Entries with model source code:
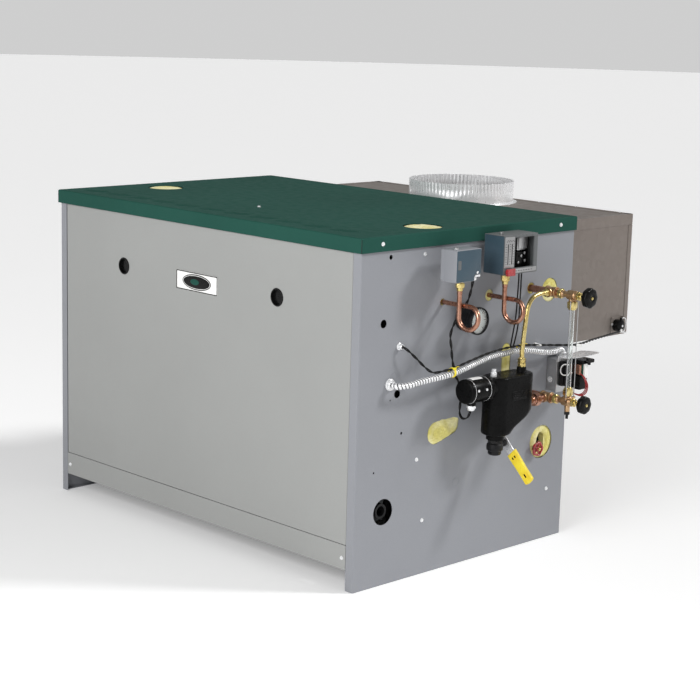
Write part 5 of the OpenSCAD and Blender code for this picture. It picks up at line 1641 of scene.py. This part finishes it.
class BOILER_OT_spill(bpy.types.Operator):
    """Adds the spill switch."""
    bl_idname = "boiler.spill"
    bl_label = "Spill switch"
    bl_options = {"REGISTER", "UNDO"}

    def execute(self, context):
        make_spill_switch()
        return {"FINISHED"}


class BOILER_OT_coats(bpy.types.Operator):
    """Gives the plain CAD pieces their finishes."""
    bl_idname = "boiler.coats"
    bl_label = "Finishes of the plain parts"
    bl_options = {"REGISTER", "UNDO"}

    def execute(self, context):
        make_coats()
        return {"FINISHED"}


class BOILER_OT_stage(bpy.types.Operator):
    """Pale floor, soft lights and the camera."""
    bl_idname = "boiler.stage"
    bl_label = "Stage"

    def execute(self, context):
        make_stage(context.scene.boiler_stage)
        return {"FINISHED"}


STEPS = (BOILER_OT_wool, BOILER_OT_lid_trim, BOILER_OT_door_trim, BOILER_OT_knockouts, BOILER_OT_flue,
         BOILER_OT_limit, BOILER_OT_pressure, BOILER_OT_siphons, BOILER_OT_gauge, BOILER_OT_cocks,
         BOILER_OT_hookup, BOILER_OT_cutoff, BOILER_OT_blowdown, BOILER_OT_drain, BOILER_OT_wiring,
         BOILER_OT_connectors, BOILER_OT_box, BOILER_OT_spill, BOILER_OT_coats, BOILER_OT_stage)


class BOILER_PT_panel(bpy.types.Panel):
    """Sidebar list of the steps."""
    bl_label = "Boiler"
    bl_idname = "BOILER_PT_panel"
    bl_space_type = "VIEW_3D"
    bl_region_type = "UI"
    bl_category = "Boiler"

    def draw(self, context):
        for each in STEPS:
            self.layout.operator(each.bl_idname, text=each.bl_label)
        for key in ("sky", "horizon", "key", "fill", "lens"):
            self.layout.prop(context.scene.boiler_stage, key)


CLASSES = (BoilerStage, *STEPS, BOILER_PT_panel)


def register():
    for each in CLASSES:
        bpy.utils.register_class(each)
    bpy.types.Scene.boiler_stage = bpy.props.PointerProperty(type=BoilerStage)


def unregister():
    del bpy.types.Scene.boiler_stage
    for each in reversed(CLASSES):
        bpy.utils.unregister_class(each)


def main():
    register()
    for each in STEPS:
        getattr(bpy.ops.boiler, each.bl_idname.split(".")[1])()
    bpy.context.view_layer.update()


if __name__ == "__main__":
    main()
==
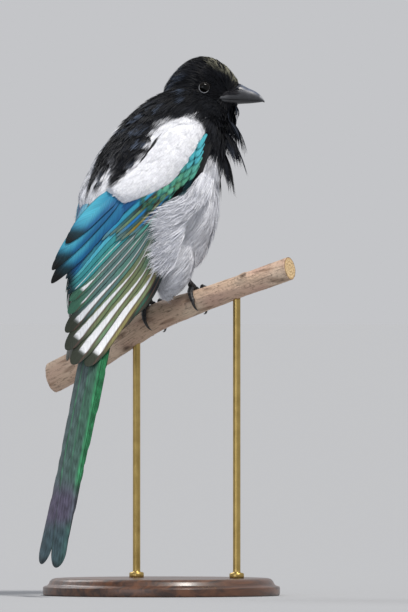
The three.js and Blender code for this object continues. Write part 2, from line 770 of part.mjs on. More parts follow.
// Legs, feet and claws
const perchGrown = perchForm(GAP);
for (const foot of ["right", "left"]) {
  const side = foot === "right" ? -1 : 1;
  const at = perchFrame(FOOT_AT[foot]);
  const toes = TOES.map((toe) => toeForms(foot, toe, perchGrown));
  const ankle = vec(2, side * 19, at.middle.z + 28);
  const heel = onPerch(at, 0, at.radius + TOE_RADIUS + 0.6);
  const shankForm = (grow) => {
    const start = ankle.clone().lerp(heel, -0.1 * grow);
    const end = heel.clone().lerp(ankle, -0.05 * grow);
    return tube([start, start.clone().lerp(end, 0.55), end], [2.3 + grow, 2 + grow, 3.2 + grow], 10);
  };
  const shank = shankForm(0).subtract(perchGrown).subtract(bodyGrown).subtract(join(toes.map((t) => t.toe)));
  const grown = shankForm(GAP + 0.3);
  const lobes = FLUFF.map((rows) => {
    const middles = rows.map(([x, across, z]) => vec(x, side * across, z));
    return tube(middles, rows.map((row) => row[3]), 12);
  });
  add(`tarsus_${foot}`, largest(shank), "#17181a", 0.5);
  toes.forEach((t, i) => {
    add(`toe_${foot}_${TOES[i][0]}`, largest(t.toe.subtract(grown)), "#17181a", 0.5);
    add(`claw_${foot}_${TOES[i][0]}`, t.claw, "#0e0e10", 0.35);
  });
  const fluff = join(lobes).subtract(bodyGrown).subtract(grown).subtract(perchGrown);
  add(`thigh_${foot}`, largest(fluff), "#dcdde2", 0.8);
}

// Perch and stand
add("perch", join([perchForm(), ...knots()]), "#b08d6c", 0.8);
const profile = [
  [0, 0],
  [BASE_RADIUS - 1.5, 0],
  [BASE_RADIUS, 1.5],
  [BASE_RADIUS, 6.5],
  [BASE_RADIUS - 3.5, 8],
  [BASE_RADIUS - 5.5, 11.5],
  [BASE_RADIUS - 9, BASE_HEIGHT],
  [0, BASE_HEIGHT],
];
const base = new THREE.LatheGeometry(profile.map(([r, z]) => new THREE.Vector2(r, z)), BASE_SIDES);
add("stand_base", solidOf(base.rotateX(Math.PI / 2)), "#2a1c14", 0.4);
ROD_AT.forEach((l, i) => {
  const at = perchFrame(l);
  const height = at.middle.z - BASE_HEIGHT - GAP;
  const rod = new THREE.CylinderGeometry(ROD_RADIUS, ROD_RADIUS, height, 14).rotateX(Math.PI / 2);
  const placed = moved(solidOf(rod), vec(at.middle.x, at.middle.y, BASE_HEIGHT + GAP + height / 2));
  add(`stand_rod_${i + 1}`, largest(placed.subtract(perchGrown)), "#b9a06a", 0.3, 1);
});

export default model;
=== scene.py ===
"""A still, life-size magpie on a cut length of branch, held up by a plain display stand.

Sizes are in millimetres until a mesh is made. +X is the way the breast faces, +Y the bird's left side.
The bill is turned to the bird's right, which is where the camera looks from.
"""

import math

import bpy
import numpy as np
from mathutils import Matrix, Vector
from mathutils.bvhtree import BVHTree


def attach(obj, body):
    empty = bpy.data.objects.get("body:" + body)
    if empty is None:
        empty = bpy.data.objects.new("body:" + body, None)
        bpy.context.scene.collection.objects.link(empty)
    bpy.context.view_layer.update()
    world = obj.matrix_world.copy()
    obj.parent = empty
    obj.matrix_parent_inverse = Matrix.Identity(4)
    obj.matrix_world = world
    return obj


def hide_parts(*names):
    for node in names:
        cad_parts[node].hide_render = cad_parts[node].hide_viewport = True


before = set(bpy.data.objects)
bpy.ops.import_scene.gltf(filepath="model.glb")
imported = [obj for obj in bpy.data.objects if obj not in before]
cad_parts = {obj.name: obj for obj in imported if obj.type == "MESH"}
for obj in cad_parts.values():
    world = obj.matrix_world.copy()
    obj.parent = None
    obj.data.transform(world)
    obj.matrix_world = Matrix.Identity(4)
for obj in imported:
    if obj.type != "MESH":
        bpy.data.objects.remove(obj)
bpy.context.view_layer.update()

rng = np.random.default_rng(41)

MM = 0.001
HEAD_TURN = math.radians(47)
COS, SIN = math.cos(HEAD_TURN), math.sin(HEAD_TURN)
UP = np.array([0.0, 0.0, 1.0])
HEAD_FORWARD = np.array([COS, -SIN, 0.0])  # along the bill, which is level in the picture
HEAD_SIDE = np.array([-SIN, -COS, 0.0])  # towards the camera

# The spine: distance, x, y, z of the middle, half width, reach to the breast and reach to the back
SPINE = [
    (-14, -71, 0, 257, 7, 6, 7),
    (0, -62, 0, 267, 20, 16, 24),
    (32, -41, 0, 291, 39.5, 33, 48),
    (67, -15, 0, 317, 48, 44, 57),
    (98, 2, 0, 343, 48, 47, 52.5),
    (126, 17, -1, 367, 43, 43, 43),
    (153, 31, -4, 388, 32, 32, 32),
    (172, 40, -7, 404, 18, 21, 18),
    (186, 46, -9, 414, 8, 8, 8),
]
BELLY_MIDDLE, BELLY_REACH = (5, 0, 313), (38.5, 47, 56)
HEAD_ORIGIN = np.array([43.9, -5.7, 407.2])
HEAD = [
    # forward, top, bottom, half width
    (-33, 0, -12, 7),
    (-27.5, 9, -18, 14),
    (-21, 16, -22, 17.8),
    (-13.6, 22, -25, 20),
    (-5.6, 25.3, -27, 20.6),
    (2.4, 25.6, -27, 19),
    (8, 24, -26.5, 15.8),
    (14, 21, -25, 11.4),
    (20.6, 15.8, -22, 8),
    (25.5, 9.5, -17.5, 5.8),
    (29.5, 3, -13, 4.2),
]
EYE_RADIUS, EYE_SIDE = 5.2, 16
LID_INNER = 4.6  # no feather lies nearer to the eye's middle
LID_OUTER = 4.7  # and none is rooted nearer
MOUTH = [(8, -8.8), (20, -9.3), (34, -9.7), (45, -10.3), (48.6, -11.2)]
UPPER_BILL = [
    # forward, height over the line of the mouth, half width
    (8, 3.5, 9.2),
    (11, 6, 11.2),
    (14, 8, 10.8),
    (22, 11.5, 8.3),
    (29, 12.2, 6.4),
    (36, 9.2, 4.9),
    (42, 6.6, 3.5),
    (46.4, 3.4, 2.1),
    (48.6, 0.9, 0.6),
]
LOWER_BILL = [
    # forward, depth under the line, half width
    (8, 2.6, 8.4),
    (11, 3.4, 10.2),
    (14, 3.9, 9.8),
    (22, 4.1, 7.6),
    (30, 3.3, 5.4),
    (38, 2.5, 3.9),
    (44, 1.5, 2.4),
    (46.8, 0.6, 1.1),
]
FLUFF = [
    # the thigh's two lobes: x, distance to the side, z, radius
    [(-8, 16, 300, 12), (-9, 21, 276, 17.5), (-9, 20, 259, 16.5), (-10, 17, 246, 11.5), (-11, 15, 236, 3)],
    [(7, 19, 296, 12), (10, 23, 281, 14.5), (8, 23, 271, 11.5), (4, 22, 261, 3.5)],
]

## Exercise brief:
Reproduce word for word the material above, beginning with the line that contains "Perch and stand" and ending with the line that contains "rng = np.random.default_rng(41)".

## Result for this task:
// Perch and stand
add("perch", join([perchForm(), ...knots()]), "#b08d6c", 0.8);
const profile = [
  [0, 0],
  [BASE_RADIUS - 1.5, 0],
  [BASE_RADIUS, 1.5],
  [BASE_RADIUS, 6.5],
  [BASE_RADIUS - 3.5, 8],
  [BASE_RADIUS - 5.5, 11.5],
  [BASE_RADIUS - 9, BASE_HEIGHT],
  [0, BASE_HEIGHT],
];
const base = new THREE.LatheGeometry(profile.map(([r, z]) => new THREE.Vector2(r, z)), BASE_SIDES);
add("stand_base", solidOf(base.rotateX(Math.PI / 2)), "#2a1c14", 0.4);
ROD_AT.forEach((l, i) => {
  const at = perchFrame(l);
  const height = at.middle.z - BASE_HEIGHT - GAP;
  const rod = new THREE.CylinderGeometry(ROD_RADIUS, ROD_RADIUS, height, 14).rotateX(Math.PI / 2);
  const placed = moved(solidOf(rod), vec(at.middle.x, at.middle.y, BASE_HEIGHT + GAP + height / 2));
  add(`stand_rod_${i + 1}`, largest(placed.subtract(perchGrown)), "#b9a06a", 0.3, 1);
});

export default model;
=== scene.py ===
"""A still, life-size magpie on a cut length of branch, held up by a plain display stand.

Sizes are in millimetres until a mesh is made. +X is the way the breast faces, +Y the bird's left side.
The bill is turned to the bird's right, which is where the camera looks from.
"""

import math

import bpy
import numpy as np
from mathutils import Matrix, Vector
from mathutils.bvhtree import BVHTree


def attach(obj, body):
    empty = bpy.data.objects.get("body:" + body)
    if empty is None:
        empty = bpy.data.objects.new("body:" + body, None)
        bpy.context.scene.collection.objects.link(empty)
    bpy.context.view_layer.update()
    world = obj.matrix_world.copy()
    obj.parent = empty
    obj.matrix_parent_inverse = Matrix.Identity(4)
    obj.matrix_world = world
    return obj


def hide_parts(*names):
    for node in names:
        cad_parts[node].hide_render = cad_parts[node].hide_viewport = True


before = set(bpy.data.objects)
bpy.ops.import_scene.gltf(filepath="model.glb")
imported = [obj for obj in bpy.data.objects if obj not in before]
cad_parts = {obj.name: obj for obj in imported if obj.type == "MESH"}
for obj in cad_parts.values():
    world = obj.matrix_world.copy()
    obj.parent = None
    obj.data.transform(world)
    obj.matrix_world = Matrix.Identity(4)
for obj in imported:
    if obj.type != "MESH":
        bpy.data.objects.remove(obj)
bpy.context.view_layer.update()

rng = np.random.default_rng(41)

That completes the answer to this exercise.